If that happened, Jen would be amazed. Elena did not like camping. She was a city girl and happy to stay that way.
Their cat walked into the room. She was butterscotch-and-white, long-haired, with fur that seemed to stick out at strange angles, giving her a rakish look. During much of her childhood, Elena had begged for a variety of pets, nearly all of them impractical. For instance, she’d wanted a dog—but not just any dog. She’d wanted a Rhodesian Ridgeback that she could show in the ring—a hobby about which Jen knew practically nothing—and breed.
Then, it was one of those potbellied pigs.
An Arctic fox.
A miniature horse.
Then, a variety of exotic cats. Jen had briefly considered that, until she’d realized that those which her daughter wanted had to be kept in steel cages and shouldn’t be handled by anyone who wasn’t wearing leather gloves and a face guard.
For a time, Elena had actually owned a Bearded Dragon, but it had died earlier in this season of fire—from smoke in the air.
Now, Elena turned away and went to sit at her desk. “So, if we go to California—when are you going t
o do it?”
“August, as I understand it. Maybe the end of July.”
“Could I stay here part of the time, and fly out to be with you guys when I don’t have to rehearse? Then Grandma wouldn’t be so lonely, anyway.”
And Robin would stay in Denver.
Nonetheless, Jen couldn’t afford the plane tickets, not since she’d just quit her job. One round trip ticket, yes. More—no.
“We’ll talk about it.”
“But you’re definitely going?” Elena’s eyes veiled her emotions, whatever they were.

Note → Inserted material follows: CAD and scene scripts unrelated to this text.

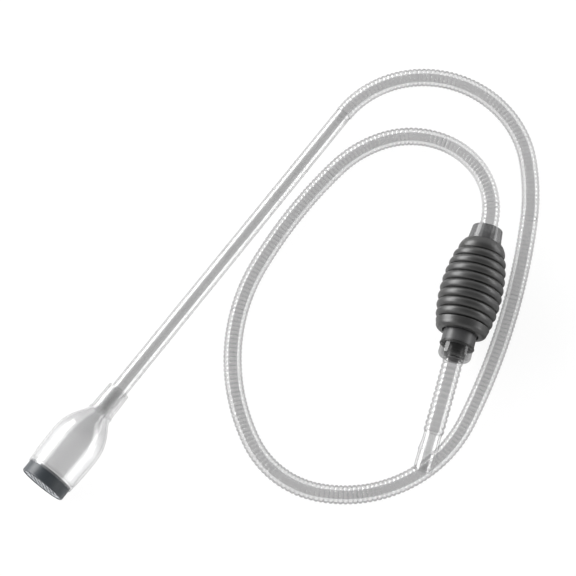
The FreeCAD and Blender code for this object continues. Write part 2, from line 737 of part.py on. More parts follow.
def outlet_cuff():
    """Smooth two-step cuff with a ring round its waist and an open socket for a drain fitting."""
    bead_end = CUFF_BEAD_AT + CUFF_BEAD_LENGTH
    socket = CUFF_LENGTH - CUFF_SOCKET_LENGTH
    outline = Outline(0.0, CUFF_THROAT_RADIUS)
    outline.line(0.0, CUFF_START_RADIUS)
    outline.curve([(4.0, CUFF_WAIST_RADIUS), (10.0, 8.9), (CUFF_BEAD_AT, CUFF_FLARE_RADIUS)])
    bead_top = (CUFF_BEAD_AT + CUFF_BEAD_LENGTH / 2, CUFF_BEAD_RADIUS)
    outline.arc(bead_top, (bead_end, CUFF_FLARE_RADIUS - 0.4))
    outline.lines([(CUFF_LENGTH - 1.0, CUFF_END_RADIUS), (CUFF_LENGTH, CUFF_END_RADIUS - 0.5)])
    outline.lines([(CUFF_LENGTH, CUFF_SOCKET_RADIUS), (socket, CUFF_SOCKET_RADIUS)])
    outline.line(socket, CUFF_THROAT_RADIUS)
    return on_cuff(outline.turned())


def pieces():
    """Every piece of the siphon by name."""
    made = {
        "strainer_ring": strainer_ring,
        "strainer_grid": strainer_grid,
        "nozzle_bell": nozzle_bell,
        "nozzle_collar": nozzle_collar,
        "collar_bush": collar_bush,
        "lift_tube": lift_tube,
        "inlet_connector": inlet_connector,
        "inlet_valve_seat": inlet_valve_seat,
        "inlet_valve_disc": inlet_valve_disc,
        "squeeze_bulb": squeeze_bulb,
        "outlet_collar": outlet_collar,
        "outlet_o_ring": outlet_o_ring,
        "outlet_connector": outlet_connector,
        "outlet_valve_seat": outlet_valve_seat,
        "outlet_valve_disc": outlet_valve_disc,
        "outlet_hose": outlet_hose,
        "outlet_cuff": outlet_cuff,
    }
    for number, (name, ribs) in enumerate(HOSE_SECTIONS):
        made[name] = lambda number=number: hose_section(number)
    return made


def main():
    os.makedirs("parts", exist_ok=True)
    for name, make in pieces().items():
        shape = make()
        shape.exportStep("parts/" + name + ".step")
        print(name, "solids", len(shape.Solids), "volume", round(shape.Volume, 1), "valid", shape.isValid())


if __name__ == "__main__":
    main()
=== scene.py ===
import bpy
import json
import math
import numpy as np
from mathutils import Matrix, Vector

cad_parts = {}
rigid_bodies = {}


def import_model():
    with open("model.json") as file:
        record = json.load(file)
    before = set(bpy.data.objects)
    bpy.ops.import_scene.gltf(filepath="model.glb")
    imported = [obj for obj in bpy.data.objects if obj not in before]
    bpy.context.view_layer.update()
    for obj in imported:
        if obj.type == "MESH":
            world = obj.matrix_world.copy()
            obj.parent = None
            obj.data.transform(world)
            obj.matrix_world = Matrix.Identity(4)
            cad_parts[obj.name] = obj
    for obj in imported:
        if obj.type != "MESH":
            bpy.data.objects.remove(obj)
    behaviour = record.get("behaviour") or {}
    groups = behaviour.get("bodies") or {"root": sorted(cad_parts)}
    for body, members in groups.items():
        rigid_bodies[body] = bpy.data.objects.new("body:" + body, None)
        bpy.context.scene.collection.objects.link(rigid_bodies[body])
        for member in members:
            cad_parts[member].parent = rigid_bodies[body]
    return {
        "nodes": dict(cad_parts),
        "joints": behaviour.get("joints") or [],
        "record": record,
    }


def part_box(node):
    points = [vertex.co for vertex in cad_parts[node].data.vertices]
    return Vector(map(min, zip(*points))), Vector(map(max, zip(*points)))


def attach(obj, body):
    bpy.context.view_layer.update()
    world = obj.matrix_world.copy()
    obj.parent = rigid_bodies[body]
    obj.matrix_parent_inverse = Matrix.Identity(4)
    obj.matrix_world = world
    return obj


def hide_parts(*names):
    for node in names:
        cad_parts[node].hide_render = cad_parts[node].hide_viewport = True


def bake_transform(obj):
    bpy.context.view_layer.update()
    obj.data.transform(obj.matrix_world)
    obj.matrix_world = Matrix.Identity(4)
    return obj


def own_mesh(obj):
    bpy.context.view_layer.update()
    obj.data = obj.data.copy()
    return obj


# Looks of the gravel vacuum siphon, in metres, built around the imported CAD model.
# The clear hose, the outlet hose and the squeeze bulb are new meshes. Every other piece is the CAD
# node with a material of its own. The hose starts at the end of the CAD lift tube and ends at the
# CAD inlet connector.

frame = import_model()
bpy.context.view_layer.update()

MM = 0.001
CLEAR_LAYERS = 40               # clear surfaces that one ray may pass

# ---- Camera and stage ----------------------------------------------------------------------------
LOOK_AT = Vector((-1.7, -7.5, 0.0)) * MM
CAMERA_DISTANCE = 1.7
CAMERA_ELEVATION = math.radians(72.3)
CAMERA_LENS = 106.25
FLOOR_SIZE = 14.0
FLOOR_DEPTH = 0.05 * MM         # below the lowest piece
FLOOR_GLOW = 0.85               # to the eye the floor is mostly a lit table, which keeps shadows faint
FLOOR_RADIANCE = 1.05
SKY_STOPS = [(0.0, 1.05), (0.45, 1.0), (0.7, 0.5), (1.0, 0.22)]     # brightness from horizon to zenith
LIT_POINT = (0.0, 0.0, 0.05)    # where the soft lights point

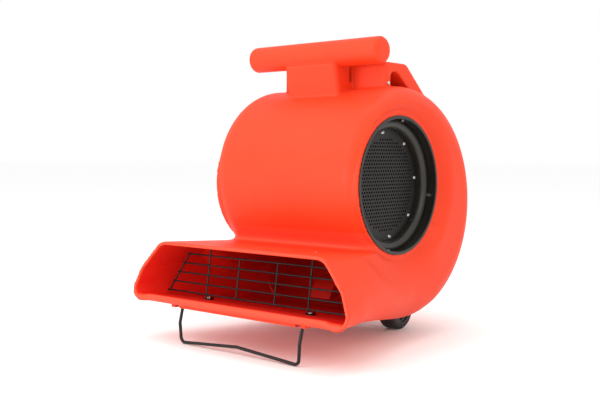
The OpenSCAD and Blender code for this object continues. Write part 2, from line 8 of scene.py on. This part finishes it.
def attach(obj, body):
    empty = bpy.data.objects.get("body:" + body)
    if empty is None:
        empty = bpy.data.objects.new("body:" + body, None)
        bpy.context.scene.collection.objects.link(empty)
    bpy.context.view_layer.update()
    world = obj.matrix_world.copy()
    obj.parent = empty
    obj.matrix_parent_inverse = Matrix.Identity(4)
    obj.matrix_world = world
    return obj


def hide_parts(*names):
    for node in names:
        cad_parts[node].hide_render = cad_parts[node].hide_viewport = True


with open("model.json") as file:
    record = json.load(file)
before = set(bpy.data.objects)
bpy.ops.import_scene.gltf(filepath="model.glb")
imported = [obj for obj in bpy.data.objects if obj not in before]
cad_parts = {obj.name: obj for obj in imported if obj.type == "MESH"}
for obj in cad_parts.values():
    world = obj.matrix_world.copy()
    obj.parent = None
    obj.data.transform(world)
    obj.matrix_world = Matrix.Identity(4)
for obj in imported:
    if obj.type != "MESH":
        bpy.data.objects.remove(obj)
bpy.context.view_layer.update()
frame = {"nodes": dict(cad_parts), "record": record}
nodes = frame["nodes"]

MM = 0.001
FAN_Y = 7.0  # the fan axis is this far behind the origin

# ------------------------------------------------------------------ camera
EYE = (1.01574, -1.27962, 0.33157)
AZ, EL, ROLL = (math.radians(a) for a in (39.99, 2.96, 0.16))
back = Vector((math.sin(AZ) * math.cos(EL), -math.cos(AZ) * math.cos(EL), math.sin(EL)))
right = Vector((math.cos(AZ), math.sin(AZ), 0.0))
up = right.cross(-back)
r = math.cos(ROLL) * right + math.sin(ROLL) * up
u = -math.sin(ROLL) * right + math.cos(ROLL) * up
lens = bpy.data.cameras.new("camera")
lens.sensor_width, lens.lens = 36.0, 53.42
camera = bpy.data.objects.new("camera", lens)
bpy.context.scene.collection.objects.link(camera)
camera.matrix_world = Matrix((
    (r.x, u.x, back.x, EYE[0]), (r.y, u.y, back.y, EYE[1]), (r.z, u.z, back.z, EYE[2]), (0, 0, 0, 1)))
bpy.context.scene.camera = camera


# ------------------------------------------------------------------ materials
def linear(red, green, blue):
    """An sRGB colour as the linear RGBA that a shader takes."""
    return tuple(c / 3294.6 if c <= 10 else ((c / 255 + 0.055) / 1.055) ** 2.4
                 for c in (red, green, blue)) + (1.0,)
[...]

“Yes,” Jen said. “Definitely.”
CHAPTER SEVEN
MAX KNEW he should prepare his father for the reality of Elena, but by the end of July he still hadn’t told anyone in his family that he had a daughter. On the twenty-fifth, he picked up Bob Wright, Jen and Teresa and headed for the airport. Elena would fly out later, for three four-day visits at his expense.
Max sat beside Jen on the flight to Santa Barbara. The computer animation tech for their project would pick them up and drive them to the house they would share in Canyon Wind Estates—the subdivision that had been saved from the fire in which Salma had been fatally burned.
Max insisted that Jen take the window seat, and as she gazed out the window he watched the curve of her jaw beneath the hair she’d braided into an elegant and artful twist high on her head. Today, she wore purple again, some pants that clung to her body, emphasizing the muscles she obviously took care to maintain, and a purple camisole, with a blue hooded cardigan.
She seemed so remote—more than she had on Silver Jack Ridge, before he’d known about Elena. Yet now her inner self was hidden, perhaps so that he couldn’t reject it again.
That rejection haunted him. He couldn’t forget the things she claimed he’d said. Things that sounded like something he could have said. That their sexual experience was only about sex. That it had happened because of the fire. That he did not love her.
He couldn’t imagine saying the last to a woman now. He had slept with women he didn’t quite love, but he certainly didn’t announce the fact that he didn’t. Why had he needed to say such a thing to Jen?
Because what they’d done was too much like love—and Salma had only just died.